Molten salt synthesis of hierarchically porous carbon for the efficient adsorptive removal of sodium diclofenac from aqueous effluents

Abstract

Pharmaceutical and personal care products (PPCPs) are emerging organic pollutants (EOPs) that pose a serious peril to both aquatic biota and mankind's health. The development of novel adsorbent materials for the effectual treatment of PPCPs-included wastewater has become one of the foremost research issues in the environmental research area. In this work, a hierarchical carbon material (GHPC), produced through the simple and effective molten salt route adopting glucose and the eutectic mixture (KCl/ZnCl2) as the carbon precursor and the pore generator, respectively, was applied in adsorption of sodium diclofenac, as a representative of organic contaminants of emerging concern, from aqueous solution. GHPC manifested superior adsorption performance towards DFC, which was believed to stem from its high surface area and total pore volume, hierarchically porous texture, and the presence of plentiful available functional groups.
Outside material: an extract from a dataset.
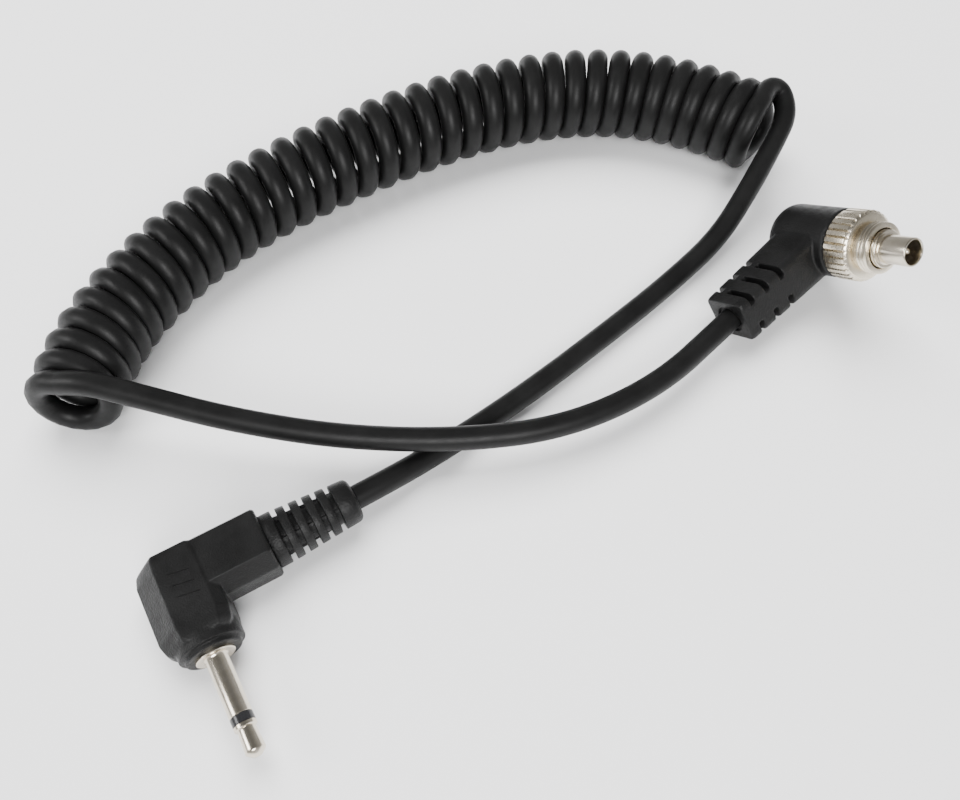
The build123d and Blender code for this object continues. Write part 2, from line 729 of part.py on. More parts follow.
pieces = {
    "jack_housing": jack_housing,
    "jack_strain_relief": jack_strain_relief,
    "jack_inner_mould": jack_inner_mould,
    "jack_sleeve": jack_sleeve,
    "jack_insulator": jack_insulator,
    "jack_tip": jack_tip,
    "jack_rear_washer": jack_rear_washer,
    "jack_ground_lug": jack_ground_lug,
    "jack_tip_lug": jack_tip_lug,
    "jack_core_wire": jack_core_wire,
    "jack_drain_wire": jack_drain_wire,
    "jack_solder": jack_solder,
    "jack_lead": jack_lead,
    "curly_cord": curly_cord,
    "pc_lead": pc_lead,
    "pc_housing": pc_housing,
    "pc_inner_mould": pc_inner_mould,
    "pc_body": pc_body,
    "pc_sleeve": pc_sleeve,
    "pc_insulator": pc_insulator,
    "pc_pin": pc_pin,
    "pc_lock_ring": pc_lock_ring,
    "pc_snap_ring": pc_snap_ring,
    "pc_ground_lug": pc_ground_lug,
    "pc_core_wire": pc_core_wire,
    "pc_drain_wire": pc_drain_wire,
    "pc_solder": pc_solder,
}
for name, piece in pieces.items():
    save(piece, name)
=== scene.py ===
"""Looks of the coiled flash sync cord: a 2.5 mm jack plug, a curly cord and a sync plug with a lock ring."""

import json
from math import cos, pi, radians, sin, tau

import bmesh
import bpy
from mathutils import Matrix, Vector


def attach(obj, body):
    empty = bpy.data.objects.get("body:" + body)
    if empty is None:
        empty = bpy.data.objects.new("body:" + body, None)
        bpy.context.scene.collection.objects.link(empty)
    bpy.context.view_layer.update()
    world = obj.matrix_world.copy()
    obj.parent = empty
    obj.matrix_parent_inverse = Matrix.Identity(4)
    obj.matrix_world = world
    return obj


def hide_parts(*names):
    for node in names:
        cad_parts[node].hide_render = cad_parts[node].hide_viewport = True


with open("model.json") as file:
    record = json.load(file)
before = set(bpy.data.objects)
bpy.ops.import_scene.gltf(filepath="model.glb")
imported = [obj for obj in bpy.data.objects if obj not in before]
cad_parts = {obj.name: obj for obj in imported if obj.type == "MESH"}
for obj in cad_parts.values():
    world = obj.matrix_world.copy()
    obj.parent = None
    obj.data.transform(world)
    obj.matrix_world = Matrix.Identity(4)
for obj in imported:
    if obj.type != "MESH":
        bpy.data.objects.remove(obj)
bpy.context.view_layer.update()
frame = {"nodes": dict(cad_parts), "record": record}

MM = 0.001

# ---------------------------------------------------------------- camera

CAMERA_AT = Vector((-7.96, -48.91, 101.5)) * MM
CAMERA_PITCH = 60.6
CAMERA_LENS = 33.75

camera = bpy.data.objects.new("camera", bpy.data.cameras.new("camera"))
camera.data.lens = CAMERA_LENS
camera.data.sensor_width = 36
camera.data.clip_start = 0.005
camera.location = CAMERA_AT
camera.rotation_euler = (radians(90 - CAMERA_PITCH), 0, 0)
bpy.context.scene.collection.objects.link(camera)
bpy.context.scene.camera = camera

# ---------------------------------------------------------------- frames of the two plugs


def plug_frame(origin, arm, across):
    """A matrix from a plug's own millimetres: x along the arm, y square to it near across, z the rest."""
    x = Vector(arm).normalized()
    z = x.cross(Vector(across)).normalized()
    y = z.cross(x)
    turn = Matrix((x, y, z)).transposed().to_4x4()
    return Matrix.Translation(Vector(origin) * MM) @ turn


JACK = plug_frame((-36.23, -25.6, 3.85), (0.867, 0.4985, 0), (-0.4985, 0.867, 0))
PC = plug_frame((37.49, 29.7, 6.22), (-0.734, -0.664, -0.142), (0.461, -0.64, 0.615))

# ---------------------------------------------------------------- cord

CORD_R = 1.5
COIL_MEAN_R = 4.8
COIL_TURNS = 36
TURN_POINTS = 20
PITCH_SWING = 0.013
NARROW_TURNS = 16
NARROWER = 0.6
LEANING_TURNS = 8
FIRST_LEAN = 1.8
LAST_LEAN = 0.8
LAST_OPENING = 2.2
TUBE_SIDES = 20
HEADING_STEPS = 4
OPENING_START = 0.08
OPENING_SPAN = 0.5
SYNC_CORD_START_X = 9
SYNC_CORD_STRAIGHT_X = 18.5
JACK_CABLE_Y = 9.2
JACK_CORD_STRAIGHT_X = 21.6
JACK_CORD_END_X = 9.8
CURVE_STEPS = 14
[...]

Langmuir adsorption isotherm, and the pseudo-second-order kinetics were found to be appropriate to represent the adsorption equilibrium and kinetics, respectively. Hydrogen bonding interaction was thought to be the main mechanism underlying DFC (as H-bond donor) adsorption onto GHPC (as H-bond acceptor). The impacts of the co-existing cations and anions on the adsorptive removal of DFC were additionally scrutinized. Finally, GHPC demonstrated good reusability properties that qualify it for the practical remediation of PPCPs-included wastewater.